Les réflexions d’un jeune Européen parti à la découverte du monde
Une recension de Tour du monde. Petit passeport pour le voyage au long cours, de Romain Tuilier, paru aux éditions Transboréal (2019).
Le voyage, la découverte du monde, l’expérience de la longue route à travers les continents, la rencontre et l’immersion au sein de peuples et de civilisations qui nous sont radicalement autres, c’est une expérience qu’a vécue Romain Tuillier durant le tour du monde qu’il a accompli à travers la Chine, l’Inde puis les États-Unis en 2004. Il nous offre aujourd’hui le fruit de ses réflexions dans son livre « Tour du monde, petit passeport pour le voyage au long cours » paru au printemps dernier dans la collection « petite philosophie du voyage » aux éditions Transboréal.
Précisons-le, ce tour du monde a peu à voir avec le tourisme massifié, standardisé, industrialisé, vendu clé en main par les tours-operators à des foules cosmopolites, leur proposant des étapes sur les hauts sites touristiques de la planète sans rien connaître du restant des pays qu’ils survolent. Pour cet authentique globe-trotter, le voyage ne saurait s’envisager autrement qu’au milieu des peuples et contrées qu’il traverse. Loin de l’immédiateté où chaque instant est compté, c’est aussi une quête où l’espace et le temps se confondent dans une même épaisseur : « le calendrier marquait une progression spatiale (…) où le chemin parcouru s’exprimait davantage en jours et en semaines qu’en kilomètres ». Voilà pourquoi il considère que le voyage doit s’effectuer par voie terrestre et maritime, le déplacement aérien ne constituant « qu’un pis-aller, une bulle dans laquelle on s’isole quelques heures pour changer de pays ».
Relevant de la guilde des routards, cet « ordre pèlerin » qui chemine à travers le monde, à l’écart du tourisme massifié et hors sol, Romain Tuilier considère néanmoins sans illusion qu’il relève de la même démarche. Le voyage est réservé aux privilégiés, « notre illusion de liberté s’adosse à la puissance économique de nos pays occidentaux (…), nous sommes le luxe que peut se permettre une société d’abondance ». Ainsi observe-t-il que le voyage relève de « l’apanage de jeunes touristes occidentaux, la plupart [étant] issus de l’Europe du Nord-Ouest », venus échapper quelque temps à la pression de l’Occident.

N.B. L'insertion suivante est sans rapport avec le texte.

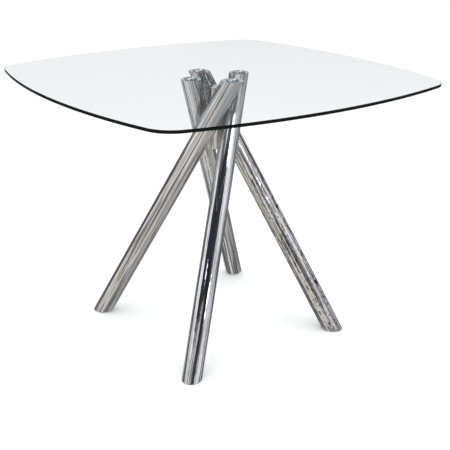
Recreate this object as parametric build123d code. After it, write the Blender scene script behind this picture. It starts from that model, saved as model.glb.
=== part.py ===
"""Dining table: a bowed square glass top resting on four crossing chromed steel tubes.

The four tubes lean like the poles of a tepee. Each one starts at a foot below a corner of the glass, passes
a round hub bar on the table's centre line and ends flat under the glass, an eighth of a turn past the far
side. The glass lies loose on four clear pads, and each foot hides a screw leveller.

Frame: millimetres, +Z up, origin on the floor at the table's centre, the glass's sides along X and Y.
"""

from build123d import *

import math
import os

# Overall sizes
TABLE_HEIGHT = 750.0
GLASS_THICKNESS = 8.0
GLASS_CORNER_HALF = 435.5  # half the side of the square through the corners, before rounding
GLASS_BOW = 60.0  # how far the middle of each side stands out past that square
GLASS_CORNER_RADIUS = 80.0
GLASS_ARRIS = 1.0  # the small bevel ground along both rims of the glass

# Tubes
TUBE_DIAMETER = 54.0
TUBE_WALL = 2.0
FOOT_REACH = 355.0  # from the centre line to a tube's axis, at floor level
TOP_REACH = 80.0  # the same at the top of the tube
TWIST = 135.0  # degrees round the centre line from a tube's foot to its top
FLOOR_GAP = 2.0  # the levellers hold the tube ends this far above the floor
RIM_ROUNDING = 0.6  # polished edge at the tube's top end

# What lies between the tubes and the glass
PAD_THICKNESS = 3.0
PAD_RADIUS = 18.0
CAP_THICKNESS = 3.0
SEAT_GAP = 0.02  # an inserted plate stays this far inside the bore

# Hub where the tubes pass each other
HUB_LENGTH = 170.0
HUB_GAP = 0.3  # between the hub and each tube, bridged by the weld
HUB_ROUNDING = 4.0
WELD_RADIUS = 9.0

# Screw leveller in each foot
THREAD_RADIUS = 4.0  # M8
THREAD_CLEARANCE = 0.05
NUT_ACROSS_FLATS = 13.0
NUT_HEIGHT = 6.5
PLATE_BOTTOM = 16.0  # height of the foot plate above the floor
PLATE_THICKNESS = 4.0
PLATE_HOLE_RADIUS = 4.5
STUD_TOP = 44.0
STUD_CHAMFER = 1.0
COLLAR_BOTTOM = 9.4
COLLAR_HEIGHT = 4.0
GLIDE_RADIUS = 16.0
GLIDE_HEIGHT = 9.0
SOCKET_CLEARANCE = 0.1

# Worked out from the sizes above
GLASS_UNDERSIDE = TABLE_HEIGHT - GLASS_THICKNESS
TUBE_TOP = GLASS_UNDERSIDE - PAD_THICKNESS
TUBE_RADIUS = TUBE_DIAMETER / 2
BORE_RADIUS = TUBE_RADIUS - TUBE_WALL
FIRST_FOOT_ANGLE = 45.0
CORNERS = ("back_right", "back_left", "front_left", "front_right")  # anticlockwise from +X +Y


def on_circle(radius, degrees, height):
    """A point at that distance and direction from the centre line."""
    angle = math.radians(degrees)
    return Vector(radius * math.cos(angle), radius * math.sin(angle), height)


FOOT = on_circle(FOOT_REACH, FIRST_FOOT_ANGLE, 0)
HEAD = on_circle(TOP_REACH, FIRST_FOOT_ANGLE + TWIST, TUBE_TOP)
LEAN = (HEAD - FOOT).normalized()


def axis_point(height):
    """Where the first tube's axis is at that height."""
    return FOOT + LEAN * (height / LEAN.Z)


def waist_height():
    """The height at which the first tube's axis is nearest the centre line."""
    run = HEAD - FOOT
    along = -(FOOT.X * run.X + FOOT.Y * run.Y) / (run.X**2 + run.Y**2)
    return along * TUBE_TOP


WAIST = axis_point(waist_height())
WAIST_RADIUS = math.hypot(WAIST.X, WAIST.Y)
HUB_RADIUS = WAIST_RADIUS - TUBE_RADIUS - HUB_GAP
LEVELLER = axis_point(PLATE_BOTTOM + PLATE_THICKNESS / 2)  # the stud stands on this spot of the plate


def leaning_rod(radius):
    """A rod along the first tube's axis, longer than the tube at both ends."""
    spare = 2 * TUBE_DIAMETER
    length = (HEAD - FOOT).length + 2 * spare
    return Plane(origin=FOOT - LEAN * spare, z_dir=LEAN) * extrude(Circle(radius), length)


def slab(low, high):
    """All the space between two heights, wide enough for any piece."""
    return Pos(0, 0, low) * extrude(Rectangle(4 * FOOT_REACH, 4 * FOOT_REACH), high - low)


def turned(profile):
    """A round piece about the leveller's upright axis, from its half outline of (radius, height) points."""
    outline = Polyline(*[(r, 0, z) for r, z in profile], close=True)
    return Pos(LEVELLER.X, LEVELLER.Y, 0) * revolve(make_face(outline), Axis.Z)


def upright_hexagon(across_flats, bottom, height):
    corner_radius = across_flats / math.sqrt(3)
    return Pos(LEVELLER.X, LEVELLER.Y, bottom) * extrude(RegularPolygon(corner_radius, 6), height)


def upright_pin(radius, bottom, height):
    return Pos(LEVELLER.X, LEVELLER.Y, bottom) * extrude(Circle(radius), height)


def glass_top():
    """The bowed square sheet, its corners rounded and both rims bevelled."""
    half = GLASS_CORNER_HALF
    side = ThreePointArc((half, -half), (half + GLASS_BOW, 0), (half, half))
    outline = Wire([Rot(0, 0, 90 * turn) * side.edge() for turn in range(4)])
    plate = make_face(outline)
    plate = fillet(plate.vertices(), GLASS_CORNER_RADIUS)
    sheet = Pos(0, 0, GLASS_UNDERSIDE) * extrude(plate, GLASS_THICKNESS)
    rims = sheet.faces().sort_by(Axis.Z)[0].edges() + sheet.faces().sort_by(Axis.Z)[-1].edges()
    return chamfer(rims, GLASS_ARRIS)


def tube():
    """The steel tube, both ends cut level and the top rim polished round."""
    pipe = (leaning_rod(TUBE_RADIUS) - leaning_rod(BORE_RADIUS)) & slab(FLOOR_GAP, TUBE_TOP)
    end_face = pipe.faces().sort_by(Axis.Z)[-1]
    return fillet(end_face.outer_wire().edges(), RIM_ROUNDING)


def bore_plate(low, high):
    """A level plate that fills the tube's bore between two heights."""
    return leaning_rod(BORE_RADIUS - SEAT_GAP) & slab(low, high)


def top_cap():
    return bore_plate(TUBE_TOP - CAP_THICKNESS, TUBE_TOP)


def glass_pad():
    """A clear disc with a rounded rim and a shallow dish, so that it holds the glass on a ring."""
    rim = 0.8
    dish_radius = 11.0
    dish_depth = 0.8
    dish_floor = 6.0
    centre = axis_point(TUBE_TOP)
    top = PAD_THICKNESS
    outline = Polyline(
        (0, 0, 0),
        (PAD_RADIUS, 0, 0),
        (PAD_RADIUS, 0, top - rim),
        (PAD_RADIUS - rim, 0, top),
        (dish_radius, 0, top),
        (dish_floor, 0, top - dish_depth),
        (0, 0, top - dish_depth),
        close=True,
    )
    return Pos(centre.X, centre.Y, TUBE_TOP) * revolve(make_face(outline), Axis.Z)


def hub_bar():
    return Pos(0, 0, WAIST.Z - HUB_LENGTH / 2) * extrude(Circle(HUB_RADIUS), HUB_LENGTH)


def hub_core():
    """The round bar on the centre line that all four tubes are welded to."""
    return fillet(hub_bar().edges().filter_by(GeomType.CIRCLE), HUB_ROUNDING)


def hub_weld():
    """The weld between the hub and the first tube: a round bead hollowed by both of them."""
    outward = Vector(WAIST.X, WAIST.Y, 0).normalized()
    inner_end = HUB_RADIUS / 2
    start = Vector(0, 0, WAIST.Z) + outward * inner_end
    bead = Plane(origin=start, z_dir=outward) * extrude(Circle(WELD_RADIUS), WAIST_RADIUS - inner_end)
    return bead - hub_bar() - leaning_rod(TUBE_RADIUS)


def foot_plate():
    """The plate welded inside the tube's lower end, with a hole for the stud."""
    plate = bore_plate(PLATE_BOTTOM, PLATE_BOTTOM + PLATE_THICKNESS)
    return plate - upright_pin(PLATE_HOLE_RADIUS, PLATE_BOTTOM, PLATE_THICKNESS)


def weld_nut():
    """The hexagon nut on top of the foot plate."""
    bottom = PLATE_BOTTOM + PLATE_THICKNESS
    body = upright_hexagon(NUT_ACROSS_FLATS, bottom, NUT_HEIGHT)
    return body - upright_pin(THREAD_RADIUS + THREAD_CLEARANCE, bottom, NUT_HEIGHT)


SNAP_PROFILE = ((4.0, 3.0), (5.0, 4.2), (5.0, 5.8), (3.6, 7.4))  # (radius, height) of the stud's snap bead
NECK_RADIUS = SNAP_PROFILE[-1][0]


def leveller_stud():
    """The screw: a snap bead that turns in the glide, a hexagon collar and a threaded shank."""
    shank = THREAD_RADIUS
    outline = [
        (0, SNAP_PROFILE[0][1]),
        *SNAP_PROFILE,
        (NECK_RADIUS, COLLAR_BOTTOM),
        (shank, COLLAR_BOTTOM),
        (shank, STUD_TOP - STUD_CHAMFER),
        (shank - STUD_CHAMFER, STUD_TOP),
        (0, STUD_TOP),
    ]
    return turned(outline) + upright_hexagon(NUT_ACROSS_FLATS, COLLAR_BOTTOM, COLLAR_HEIGHT)


def leveller_glide():
    """The nylon foot that stands on the floor, with a socket that snaps over the stud's bead."""
    bevel = 1.5
    gap = SOCKET_CLEARANCE
    bead_low, bead_wide, bead_high, bead_top = SNAP_PROFILE
    outline = [
        (0, 0),
        (GLIDE_RADIUS - bevel / 2, 0),
        (GLIDE_RADIUS, bevel / 2),
        (GLIDE_RADIUS, GLIDE_HEIGHT - 2 * bevel),
        (GLIDE_RADIUS - 2 * bevel, GLIDE_HEIGHT),
        (NECK_RADIUS + gap, GLIDE_HEIGHT),
        (bead_top[0] + gap, bead_top[1] + gap),
        (bead_high[0] + gap, bead_high[1] + gap),
        (bead_wide[0] + gap, bead_wide[1] - gap),
        (bead_low[0] + gap, bead_low[1] - gap),
        (0, bead_low[1] - gap),
    ]
    return turned(outline)


FOUR_OF_EACH = {
    "tube": tube,
    "top_cap": top_cap,
    "glass_pad": glass_pad,
    "hub_weld": hub_weld,
    "foot_plate": foot_plate,
    "weld_nut": weld_nut,
    "leveller_stud": leveller_stud,
    "leveller_glide": leveller_glide,
}


def write(shape, name):
    export_step(shape, f"parts/{name}.step")


def main():
    os.makedirs("parts", exist_ok=True)
    write(glass_top(), "glass_top")
    write(hub_core(), "hub_core")
    for name, make in FOUR_OF_EACH.items():
        piece = make()
        for turn, corner in enumerate(CORNERS):
            write(Rot(0, 0, 90 * turn) * piece, f"{name}_{corner}")
    print(f"hub radius {HUB_RADIUS:.3f}, waist height {WAIST.Z:.2f}, waist radius {WAIST_RADIUS:.3f}")
    print(f"leveller axis of the first foot {LEVELLER.X:.4f}, {LEVELLER.Y:.4f}")


main()
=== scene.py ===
"""The looks of a glass dining table on four crossing chrome tubes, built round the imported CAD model."""

import collections
import math

import bmesh
import bpy
from mathutils import Matrix, Vector

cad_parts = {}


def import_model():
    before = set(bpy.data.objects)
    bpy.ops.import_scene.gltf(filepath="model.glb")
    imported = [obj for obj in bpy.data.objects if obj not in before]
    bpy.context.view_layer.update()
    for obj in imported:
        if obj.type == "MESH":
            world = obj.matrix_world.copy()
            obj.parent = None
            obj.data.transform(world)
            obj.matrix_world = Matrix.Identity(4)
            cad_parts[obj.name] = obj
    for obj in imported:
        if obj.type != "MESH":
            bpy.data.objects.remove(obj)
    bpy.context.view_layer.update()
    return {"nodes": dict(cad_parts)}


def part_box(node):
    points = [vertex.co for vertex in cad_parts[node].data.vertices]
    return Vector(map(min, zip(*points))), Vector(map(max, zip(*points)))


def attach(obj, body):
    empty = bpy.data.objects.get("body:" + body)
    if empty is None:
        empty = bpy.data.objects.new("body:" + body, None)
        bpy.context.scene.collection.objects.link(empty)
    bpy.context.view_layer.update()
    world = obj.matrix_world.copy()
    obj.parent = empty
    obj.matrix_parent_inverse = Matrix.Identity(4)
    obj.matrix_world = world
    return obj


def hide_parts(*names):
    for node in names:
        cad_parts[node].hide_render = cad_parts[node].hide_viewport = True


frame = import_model()
nodes = frame["nodes"]
MM = 0.001
CORNERS = ("back_right", "back_left", "front_left", "front_right")


# ---------------------------------------------------------------- node helpers


class Tree:
    """A short way to build a node tree. A node's inputs may be numbers or other nodes' outputs."""

    def __init__(self, node_tree):
        self.tree = node_tree
        self.tree.nodes.clear()

    def add(self, kind, settings=None, **inputs):
        node = self.tree.nodes.new(kind)
        for name, value in (settings or {}).items():
            setattr(node, name, value)
        for name, value in inputs.items():
            self.feed(node, name, value)
        return node

    def feed(self, node, name, value):
        """name is a socket's name with _ for spaces, or in0, in1 for a socket by its place."""
        if name.startswith("in") and name[2:].isdigit():
            socket = node.inputs[int(name[2:])]
        else:
            socket = node.inputs[name.replace("_", " ")]
        if isinstance(value, bpy.types.NodeSocket):
            self.tree.links.new(value, socket)
        else:
            socket.default_value = value

    def math(self, operation, *values):
        places = {f"in{i}": value for i, value in enumerate(values)}
        return self.add("ShaderNodeMath", {"operation": operation}, **places).outputs[0]

    def vector(self, operation, *values):
        places = {f"in{i}": value for i, value in enumerate(values)}
        node = self.add("ShaderNodeVectorMath", {"operation": operation}, **places)
        return node.outputs["Value" if operation == "DOT_PRODUCT" else "Vector"]

    def between(self, value, low, high, out_low=0.0, out_high=1.0):
        """value eased from the range low..high to out_low..out_high, and held at its ends."""
        node = self.add("ShaderNodeMapRange", {"interpolation_type": "SMOOTHSTEP"})
        for place, number in zip(range(5), (value, low, high, out_low, out_high)):
            self.feed(node, f"in{place}", number)
        return node.outputs["Result"]

    def noise(self, vector, scale, detail=2.0, roughness=0.5):
        node = self.add("ShaderNodeTexNoise", Scale=scale, Detail=detail, Roughness=roughness, Vector=vector)
        return node.outputs["Fac"]

    def stretched_noise(self, vector, scales, detail=2.0, roughness=0.5):
        """Noise with its own scale, in features to a metre, along each axis."""
        return self.noise(self.vector("MULTIPLY", vector, scales), 1.0, detail, roughness)

    def bump(self, height, depth, strength=1.0, **inputs):
        node = self.add("ShaderNodeBump", Strength=strength, Distance=depth, Height=height, **inputs)
        return node.outputs[0]

    def blend(self, share, first, second):
        settings = {"data_type": "RGBA", "blend_type": "MIX"}
        return self.add("ShaderNodeMix", settings, in0=share, in6=first, in7=second).outputs[2]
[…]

Au fil des pages, Romain Tuilier engage une profonde réflexion sur l’insondable altérité des peuples. Au contraire de ses semblables qui, trop souvent, s’obstinent à se vouloir les amis de populations qu’ils ne parviennent pas à comprendre, il constate avec lucidité que « les cultures sont des fossés infranchissables ». Il se refuse ainsi à toute illusion de proximité face à des populations souvent amicales mais toujours diamétralement différentes : « Plus nous nous côtoyons, plus les peuples au milieu desquels nous sommes immergés nous paraissent différents et inaccessibles », résume-t-il.
Aussi refuse-t-il la religion des naïfs et des aveugles qui célèbrent « l’Autre », l’imaginant forcément meilleur puisqu’il est différent, car non issu de l’Occident. Romain Tuilier relève que « derrière les paradis de lagons bleus aux eaux transparentes, les hommes continuent à se détester ». Il se garde pour autant de juger selon une vision ethnocentrée ou, pire, droitsdelhommesque. Conscient de n’être qu’un corps étranger immergé au sein de populations qui ne lui ont rien demandé, il se limite à une position d’observateur, « la seule porteuse d’humilité » et se refuse à toute ingérence qu’il considère comme inutile, dangereuse, voire nuisible : « Le seul activisme que puisse se permettre un voyageur, c’est celui de son pouvoir d’achat. »
à rebours des clichés et parti-pris dégoulinants de bien-pensance véhiculés par ceux qui affichent leur qualité de « routard » pour en tirer de juteux profits dans l’édition, le livre de Romain Tuilier résonne d’humanité, posant un regard tout à la fois émerveillé et désenchanté sur les mondes qu’il a traversé. C’est l’intérêt précieux de ce livre, petit par la taille mais riche par la réflexion, qui séduira tout ceux qui s’interrogent sur l’altérité du monde.
B.C.T.
Romain Tuilier, Tour du monde. Petit passeport pour le voyage au long cours, éditions Transboréal (2019).